Но, ставя себе такую задачу, создавая орган совокупной деятельности всех государственных сил, русское правительство и русское общество отнюдь не должны ожидать, что в этом они немедленно обретут лекарство от всех угнетающих нас зол. Так же как и все созданные на наших глазах учреждения, народное правительство не более как форма, которая должна наполниться живым содержанием, а содержанием наполнить ее весьма нелегко. Мы не можем скрывать от себя, что мы весьма мало приготовлены к такому делу. При низком уровне нашего образования, при ужасающем недостатке в людях, при том хаосе понятий, который бродит в наших умах и господствует в нашей печати, можно даже прийти в некоторое уныние. Представительство могло бы еще идти правильным порядком, если бы правительство в состоянии было руководить обществом на этом новом пути. Но, к сожалению, правительство столь же мало приготовлено к этому, как и самое общество. В среде его нет людей, способных исполнить такую задачу. А между тем задача необходима, ибо каждая сторона порознь оказывается несостоятельной. Только дружным действием правительства и общества мы можем предупредить материальное и нравственное банкротство. Но, вступая на неизведанный еще путь, мы должны сказать себе, что нам предстоит не радостная перспектива свободного и мирного развития, а новый, тяжелый труд, который поглотит лучшие силы России. Мы должны будем вести упорную борьбу не с внешними врагами, а с самими собою, с невежеством, с дикими понятиями, разлитыми в обществе, с укоренившимися веками раболепством, с одной стороны, с легкомысленным либерализмом — с другой. Но этот труд не пропадет даром, он один может поднять Россию на ту высоту, которая подобает ее истории, ее внешнему положению и той нравственной силе, которая таится в недрах народного духа.

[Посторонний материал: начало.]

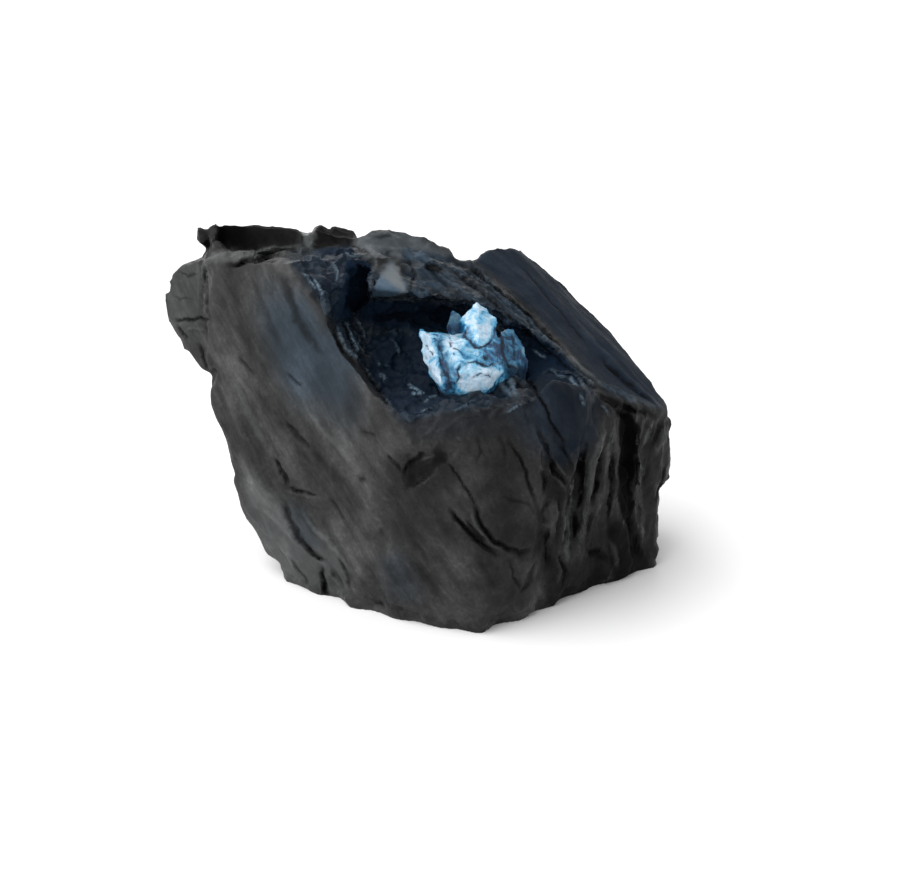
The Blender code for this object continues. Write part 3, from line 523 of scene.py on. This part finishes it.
    def stroke(self, path, width):
        """1 along a drawn path, falling to 0 at half its width away and fading at its two ends."""
        place = self.place
        path = np.array([on_board(u, v) for u, v in path])
        lengths = np.linalg.norm(np.diff(path, axis=0), axis=1)
        before = np.concatenate([[0], np.cumsum(lengths)])
        best = np.full(len(place), np.inf)
        share = np.zeros(len(place))
        for index, length in enumerate(lengths):
            start, step = path[index], path[index + 1] - path[index]
            t = np.clip((place - start) @ step / length ** 2, 0, 1)
            distance = np.linalg.norm(place - start - t[:, None] * step, axis=1)
            closer = distance < best
            best[closer] = distance[closer]
            share[closer] = (before[index] + t[closer] * length) / before[-1]
        ends = np.minimum(1, 4 * np.minimum(share, 1 - share) + 0.2)
        return np.clip(1 - best / (width / 2), 0, 1) * ends * (self.facing > FACING)

    def bulge(self, rounds):
        """How far each point stands out from its neighbourhood, in millimetres."""
        return ((self.points - self.averaged(self.points, rounds)) * self.normals).sum(axis=1)

    def write(self):
        self.mesh.vertices.foreach_set("co", (self.points * MM).astype(np.float32).ravel())
        self.mesh.update()


def only(thing):
    """Selects one object alone and makes it active."""
    bpy.ops.object.select_all(action="DESELECT")
    thing.select_set(True)
    bpy.context.view_layer.objects.active = thing


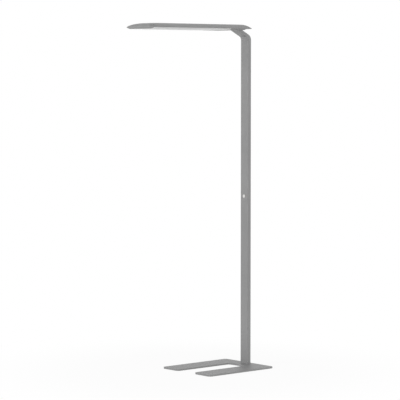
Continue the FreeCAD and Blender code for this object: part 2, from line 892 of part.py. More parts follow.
def make_plate_connector():
    return box(connector_x - connector_half, connector_x + connector_half, led_plate_rear + 1,
               led_plate_rear + 11, led_plate_top, led_plate_top + connector_height)


def make_output_lead():
    start = at(connector_x, driver_front, output_level)
    end = at(connector_x, led_plate_rear + 1, output_level)
    return tube_along([start, end], [0, 0], output_lead_radius)


# ---- all nodes ----
def make_nodes():
    board_down_z = shelf_top - board_thickness
    return {
        "base_plate": make_base_plate(),
        "glides": make_glides(),
        "base_bolts": make_base_bolts(),
        "foot_block": make_foot_block(),
        "foot_screws": make_side_screws(foot_screw_z),
        "pole_tube": make_pole_tube(),
        "inlet_bush": make_inlet_bush(),
        "inlet_seal": make_inlet_seal(),
        "inlet_nut": make_inlet_nut(),
        "terminal_block": make_terminal_block(),
        "terminal_screw": make_terminal_screw(),
        "mains_lead": make_mains_lead(),
        "switch_housing": make_switch_housing(),
        "switch_gasket": make_switch_gasket(),
        "switch_nut": make_switch_nut(),
        "button": make_button(),
        "button_spring": make_button_spring(),
        "contact_block": make_contact_block(),
        "control_lead": make_control_lead(),
        "neck": make_neck(),
        "neck_screws": make_side_screws(neck_screw_z),
        "mount_plate": make_mount_plate(),
        "mount_screws": make_mount_screws(),
        "head_tray": make_head_tray(),
        "top_cover": make_top_cover(),
        "cover_screws": make_cover_screws(),
        "uplight_panel": make_uplight_panel(),
        "diffuser": make_diffuser(),
        "diffuser_retainers": make_diffuser_retainers(),
        "driver": make_driver(),
        "driver_screws": make_driver_screws(),
        "led_plate": make_led_plate(),
        "plate_screws": make_plate_screws(),
        "down_boards": boards(down_columns, board_down_z),
        "down_chips": chips(down_columns, board_down_z - chip_height),
        "up_boards": boards(up_columns, led_plate_top),
        "up_chips": chips(up_columns, led_plate_top + board_thickness),
        "plate_connector": make_plate_connector(),
        "output_lead": make_output_lead(),
    }


os.makedirs(parts_folder, exist_ok=True)
for name, shape in make_nodes().items():
    print(name, "solids", len(shape.Solids), "valid", shape.isValid(), "volume", round(shape.Volume))
    shape.exportStep(os.path.join(parts_folder, name + ".step"))
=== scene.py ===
import json
import math

import bmesh
import bpy
from mathutils import Matrix, Vector


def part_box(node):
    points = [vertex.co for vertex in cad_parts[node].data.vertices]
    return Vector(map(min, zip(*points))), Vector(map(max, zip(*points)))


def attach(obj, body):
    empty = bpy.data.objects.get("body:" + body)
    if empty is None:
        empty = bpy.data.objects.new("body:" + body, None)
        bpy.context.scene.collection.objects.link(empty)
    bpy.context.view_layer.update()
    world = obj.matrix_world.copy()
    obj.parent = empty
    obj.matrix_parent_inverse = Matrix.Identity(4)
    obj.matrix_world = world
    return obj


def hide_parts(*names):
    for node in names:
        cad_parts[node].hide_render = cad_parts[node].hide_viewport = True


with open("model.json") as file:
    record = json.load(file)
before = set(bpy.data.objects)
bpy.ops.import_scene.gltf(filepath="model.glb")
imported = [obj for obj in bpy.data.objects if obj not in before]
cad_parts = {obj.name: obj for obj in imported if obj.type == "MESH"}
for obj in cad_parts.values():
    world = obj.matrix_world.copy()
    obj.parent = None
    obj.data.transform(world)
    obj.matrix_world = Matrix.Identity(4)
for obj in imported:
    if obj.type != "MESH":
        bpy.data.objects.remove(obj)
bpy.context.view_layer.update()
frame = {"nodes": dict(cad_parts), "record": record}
cadNodes = frame["nodes"]

# every length below is in metres; "ahead" is the distance in front of the pole's rear face
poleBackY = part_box("pole_tube")[1].y
mm = 0.001
nearly = 1e-6        # two places closer than this are the same
upward = (0, 0, 1)
rearward = (0, 1, 0)


def yAt(ahead):
    return poleBackY - ahead


# camera, at the photograph's viewing angle
shot = {
    "azimuth": 48.98,        # degrees, 0 looks along +Y
    "pitch": 3.78,           # degrees that it looks down
    "distance": 11.46875,
    "target": (-0.41406, 0.390, 0.9302),
    "lens": 175.11,
}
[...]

Необходимо, однако, заранее приготовиться к такому делу. Если для созыва представительства мы станем дожидаться наступления кризиса, а пока будем довольствоваться современной рутиной, мы будем застигнуты врасплох и не в состоянии будем справиться с затруднениями. Государственный ум видит цель издалека и готовит для нее орудия. Русскому обществу полезно пройти через школу прежде, нежели оно будет призвано к решению важнейших касающихся его вопросов. Такой школой может служить приобщение выборных от губернских земских собраний к Государственному совету и публичность заседаний последнего. Этим способом и выборные, и общество, и печать будут втянуты в самую сущность дела. Не имея еще решающего голоса, общество привыкнет к обсуждению политических вопросов и будет в состоянии составить себе более ясные понятия о целях и средствах государства, нежели возможно для него в настоящее время. В этом отношении подобное учреждение заслуживает предпочтение перед отдельным совещательным собранием из выборных от земства. Соединение выборных с людьми опытными в государственных делах скорее может способствовать развитию в них политического смысла. Но необходимо твердо держаться мысли, что это не более как школа, которая должна служить только переходом к настоящему представительству. Иначе весь смысл учреждения затемнится и оно не произведет ничего, кроме разочарований.

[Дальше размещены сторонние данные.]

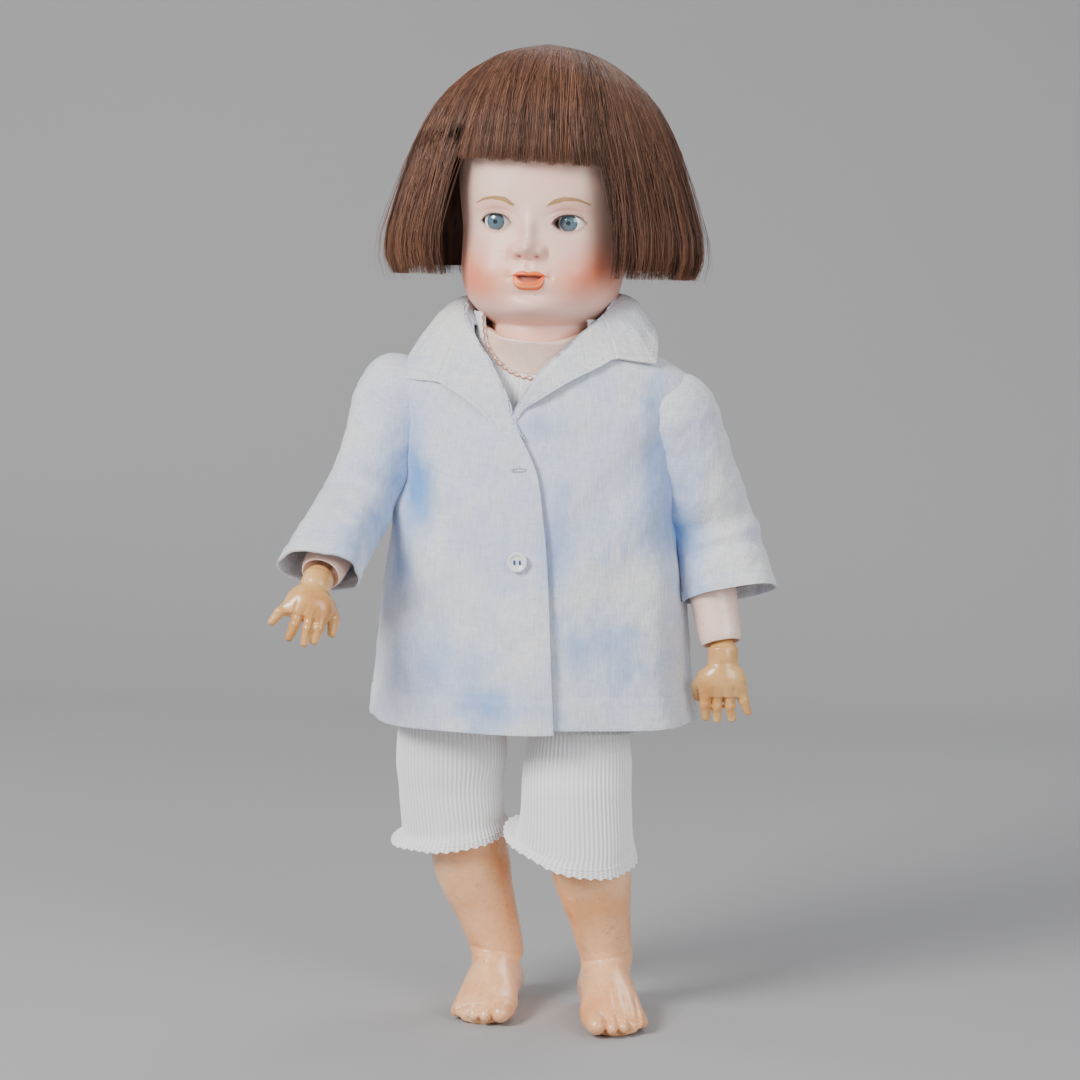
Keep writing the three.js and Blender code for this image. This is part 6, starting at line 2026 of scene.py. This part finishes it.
def make_undershirt():
    zz, aa = np.meshgrid(np.linspace(66, 220, 124), circle(360), indexing="ij")
    grow = 2.6 + 2.5 * smooth(130, 80, zz)
    ribs = np.sin(aa * 150)
    wide, deep = station(SHIRT_TOP, zz)
    high = shirt_top_share(zz)[..., None]
    s, c = np.sin(aa), np.cos(aa)
    p, p0 = (torso_ring(zz, aa, grow - thick) * (1 - high)
             + on_torso((wide - thick) * s, -(deep - thick) * c, zz) * high for thick in (0, KNIT))
    middle = (p + np.roll(p, -1, 1))[:-1] / 2
    across, y, up = np.moveaxis(middle - SHIFT, -1, 0)
    gone = (np.hypot(across - NECKLINE[0], up - NECKLINE[1]) < NECKLINE[2]) & (y < 6)
    for side in "rl":
        gone |= np.linalg.norm(middle - SHOULDER[side], axis=-1) < SHIRT_ARM_R
    obj, used = shell("undershirt_cloth", p + (p - p0) / KNIT * (0.12 * ribs)[..., None], p0, True, gone)
    set_values(obj, "rib_shade", np.concatenate([(0.5 + 0.5 * ribs).ravel()] * 2)[used])
    fit(obj, KNIT_PAINT, "torso", "undershirt")


def on_undershirt(x, z):
    """A point on the front of the undershirt, given across and up."""
    h = z - HIP_HEIGHT
    x = x - HIP_MIDDLE - math.sin(LEAN_ANGLE) * h
    chest, _, _ = station(TORSO, h)
    angle = np.sign(x) * np.arcsin(np.minimum(0.99, np.abs(x) / (chest + 3)) ** (1 / TORSO_SQUARE))
    wide, deep = (v + 0.8 for v in station(SHIRT_TOP, h))
    strap = on_torso(x, -deep * np.sqrt(np.maximum(0.02, 1 - (x / wide) ** 2)), h)
    high = shirt_top_share(h)[..., None]
    return torso_ring(h, angle, 3.4) * (1 - high) + strap * high


def make_neckline():
    """The neckline's crocheted edge: a pink thread in small points."""
    arc = np.linspace(math.radians(166), math.radians(335), 600)
    r = NECKLINE[2] + 0.2 + 1.1 * np.abs(np.sin(arc * 24)) - 0.5
    line = on_undershirt(NECKLINE[0] + r * np.cos(arc), NECKLINE[1] + r * np.sin(arc))
    edge = tubes("neckline_crochet", line[None], np.array([0.42]), np.array([0.5]))
    fit(edge, thread_paint("pink_thread", (232, 138, 98)), "torso")


make_undershirt()
make_neckline()


# Rows of distance along, half width, front, back, and how far the cloth hangs towards the doll's left: those
# along the thigh, then those along the shin, and how much the hem is tilted
DRAWERS_LEG = {
    "r": ([[13, 30.6, 27.6, 29, -2.4], [36, 32, 28, 29.4, -4.4], [54, 30, 25.8, 26.2, -6.4]],
          [[7, 30, 25.4, 26.4, -8.3], [13, 32.4, 27.4, 28.4, -10], [17, 35.5, 29.4, 30.4, -12]], 0.12),
    "l": ([[16, 28.6, 27, 28.6, -0.3], [36, 31, 27.6, 29.2, -1.8], [54, 31.2, 25.8, 26.2, -3]],
          [[8, 33, 25.6, 26.6, -6], [12, 35, 27.4, 28.4, -8], [16.4, 38, 29.4, 30.4, -10]], 0.34),
}
SEAT_RIBS = 104
LEG_RIBS = 74
KNEE_BLEND = 12  # how far each side of the knee two points are set, which nothing uses
SKIRT_ROWS = 25


def make_drawers_seat():
    z = np.linspace(62, 8, 70)
    zz, aa = np.meshgrid(z, circle(520), indexing="ij")
    ribs = np.sin(aa * SEAT_RIBS)
    flare = np.linspace(0, 1, SKIRT_ROWS + 1)[1:, None, None]
    middle = on_torso(0.0, 0.0, z[-1])

    def with_skirt(p):
        """The cloth goes on below the hips, widening to where the legs are sewn on."""
        last = p[-1]
        low = middle + (last - middle) * np.array([1.24, 1.06, 1]) + np.array([0, -2.0, -19])
        return np.concatenate([p, last[None] * (1 - flare) + low[None] * flare])

    outer = with_skirt(torso_ring(zz, aa, 2.6 + 0.16 * ribs))
    inner = with_skirt(torso_ring(zz, aa, 2.6 - KNIT))
    ribs = np.concatenate([ribs, np.repeat(ribs[-1:], SKIRT_ROWS, 0)])
    seat, _ = shell("drawers_seat_cloth", outer, inner, True)
    set_values(seat, "rib_shade", np.concatenate([(0.5 + 0.5 * ribs).ravel()] * 2))
    fit(seat, KNIT_PAINT, "torso", "drawers_seat")


def make_drawers_leg(side):
    """A ribbed leg that falls over the knee and ends in a lacy band with a scalloped edge."""
    hip, knee, ankle = HIP[side], KNEE[side], ANKLE[side]
    thigh_rows, shin_rows, hem_tilt = DRAWERS_LEG[side]
    thigh_axes = frame_of(hip, knee)
    shin_axes = frame_of(knee, ankle)
    rows = []
    for start, (u, v, w), table in ((hip, thigh_axes, thigh_rows), (knee, shin_axes, shin_rows)):
        rows += [[*(start + w * t + u * du), *u, *v, wide, f, b] for t, wide, f, b, du in table]
    s = np.linspace(0, len(rows) - 1, 130)
    columns = np.stack(station([[k, *row] for k, row in enumerate(rows)], s), -1)
    centre, u, v = columns[:, None, 0:3], columns[:, None, 3:6], columns[:, None, 6:9]
    wide, f, b = (columns[:, k, None] for k in (9, 10, 11))
    a = circle(900)
    s = s[:, None]
    ribs = np.sin(a * LEG_RIBS)
    drape = (0.8 * np.sin(4 * a + 0.7) + 0.5 * np.sin(7 * a + 2.1)) * smooth(1.2, 5, s)
    deep = np.where(np.cos(a) > 0, f, b) + drape
    scallop = 1.15 * (np.abs(np.sin(a * LEG_RIBS / 4)) - 0.5) * smooth(4.86, 5.0, s)
    lace = smooth(4.3, 4.5, s)

    def face(grow):
        across, ahead = (wide + drape + grow) * np.sin(a), (deep + grow) * np.cos(a)
        q = centre + u * across[..., None] + v * ahead[..., None]
        fall = hem_tilt * np.clip((s - 2) / 3, 0, 1)
        q[..., 2] -= scallop + fall * (q[..., 0] - centre[..., 0])
        return q

    holes = np.sin(s * 30) * np.sin(a * LEG_RIBS / 2)
    outer = face((0.26 - 0.1 * lace) * ribs + 0.3 * lace * holes + 0.35 * bump(s - 4.3, 0.05))
    obj, _ = shell("drawers_leg_cloth_" + side, outer, face(-KNIT), True)
    set_values(obj, "rib_shade", np.concatenate([(0.5 + 0.5 * ribs + 0 * s).ravel()] * 2))
    fit(obj, KNIT_PAINT)
    start, end = knee - thigh_axes[2] * KNEE_BLEND, knee + shin_axes[2] * KNEE_BLEND
    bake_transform(obj)
    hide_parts("drawers_leg_" + side)


make_drawers_seat()
for side in "rl":
    make_drawers_leg(side)


# Pieces under the clothes keep their solids, rounded and painted

def soften(node, voxel_mm, rounds):
    obj = frame["nodes"][node]
    remesh = obj.modifiers.new("even", "REMESH")
    remesh.mode = "VOXEL"
    remesh.voxel_size = voxel_mm * MM
    remesh.use_smooth_shade = True
    ease = obj.modifiers.new("ease", "SMOOTH")
    ease.factor = 0.5
    ease.iterations = rounds


def paint_hidden():
    plain = {"torso": BODY_SKIN, "neck_button": WOOD, "neck_hook": WIRE, "pate": CARD, "eye_rocker": WIRE,
             "eye_weight": LEAD}
    for s in "rl":
        plain.update({"upper_arm_" + s: BODY_SKIN, "thigh_" + s: BODY_SKIN, "shoulder_ball_" + s: BALL_SKIN,
                      "elbow_ball_" + s: BALL_SKIN, "hip_ball_" + s: BALL_SKIN, "knee_ball_" + s: BALL_SKIN,
                      "hand_hook_" + s: WIRE, "shin_pin_" + s: WIRE})
    for node, paint in plain.items():
        repaint(frame["nodes"][node], paint)
    soften("torso", 1.4, 8)
    for s in "rl":
        soften("upper_arm_" + s, 1.0, 6)
        soften("thigh_" + s, 1.2, 6)


paint_hidden()


ELASTIC_R = 1.4
PIN_BELOW_KNEE = 31.6
HOOK_Z = 162.2  # above the hips' middle, where the leg elastics hang from the neck's hook


def elastic_routes():
    """The stringing's routes: through both arms, and from each shin's pin up to the neck hook."""
    hooked = {s: WRIST[s] + 0.8 * unit(ELBOW[s] - WRIST[s]) for s in "rl"}
    inside = {s: on_torso(30.0 * SIGN[s], -7.0, 172.0) for s in "rl"}
    routes = {"arm_elastic": [hooked["r"], ELBOW["r"], SHOULDER["r"], inside["r"],
                              inside["l"], SHOULDER["l"], ELBOW["l"], hooked["l"]]}
    for s in "rl":
        pin = KNEE[s] + PIN_BELOW_KNEE * unit(ANKLE[s] - KNEE[s])
        fork = on_torso(22.0 * SIGN[s], 0.0, 44.0)
        top = on_torso(2.4 * SIGN[s], 0.0, HOOK_Z)
        routes["leg_elastic_" + s] = [pin, KNEE[s], HIP[s], fork, top]
    return routes


def make_elastic(node, route):
    """A cord along a route whose corners are eased."""
    route = np.array(route)
    run = np.concatenate([[0], np.cumsum(np.linalg.norm(np.diff(route, axis=0), axis=1))])
    t = np.linspace(0, run[-1], 140)
    line = np.stack([np.interp(t, run, route[:, k]) for k in range(3)], -1)
    for _ in range(3):
        line[1:-1] = (line[:-2] + 2 * line[1:-1] + line[2:]) / 4
    way = units(np.gradient(line, axis=0))
    u = units(np.cross(way, np.array([0, 1.0, 0.2])))
    v = np.cross(way, u)
    a = circle(10)[:, None]
    ring = u[:, None] * np.cos(a) + v[:, None] * np.sin(a)
    obj = grid_mesh(node + "_cord", line[:, None] + ELASTIC_R * ring)
    fit(obj, ELASTIC, "torso", node)


for node, route in elastic_routes().items():
    make_elastic(node, route)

Современное состояние русского общества вполне благоприятно для такого нововведения. В нем не господствует дух оппозиции: оно в настоящее время ничего не просит. Оно печально глядит на свое безотрадное положение и не знает, за что приняться. Всякий почин со стороны правительства будет принят с благодарностью. Но если бы после всех тяжелых жертв, которые потребовала от нас война, после всех напряженных и обманутых ожиданий не сделано было ровно ничего, то положительно можно сказать, что неудовольствие будет идти, возрастая, и то, что в настоящую минуту может быть только делом свободной инициативы правительства, скоро явится как требование общества. Правда, подобным требованиям не следует придавать у нас слишком большого значения. Сила правительства так велика, что оно в состоянии подавить всякое неудовольствие. Но увеличивающийся разрыв между правительством и обществом в то время, как всего более требуется дружная их деятельность, не может послужить к пользе отечества. Россия вправе надеяться, что правительство не захочет стать в такое положение. Монарх, который правит ее судьбами, всем своим царствованием доказал свою готовность делать все, что нужно для блага вверенного ему народа. Мы верим, что он завершит воздвигнутое им здание, как скоро он убедится, что это для России необходимо.

Конечно, в истории народа не может быть более торжественной минуты, как та, когда власть, управлявшая им в течение веков, сросшаяся со всей его жизнью, сознает наконец, что времена переменились, что созрели новые исторические плоды и что пришла пора себе самой положить границы и призвать подданных к участию в государственном управлении. Наступила ли для нас эта пора? Мы убеждены, что мы к этому идем, и не теряем надежды видеть воочию то, что доселе представлялось только в смутных мечтаниях.

Закончим анекдотом из классической древности. Известно, что спартанский царь Феопомп сам предложил и провел ограничение царской власти эфорами. Когда его жена укоряла его за то, что он власть, завещанную предками, передает умаленной потомкам, царь отвечал: "Не умаленной, ибо более прочной".

1878 г.


Впервые опубликовано: СПб., 1906.

Чичерин Борис Николаевич (1828-1904) — русский философ, историк, публицист и общественный деятель, профессор кафедры государственного права Московском университета (1861-1868).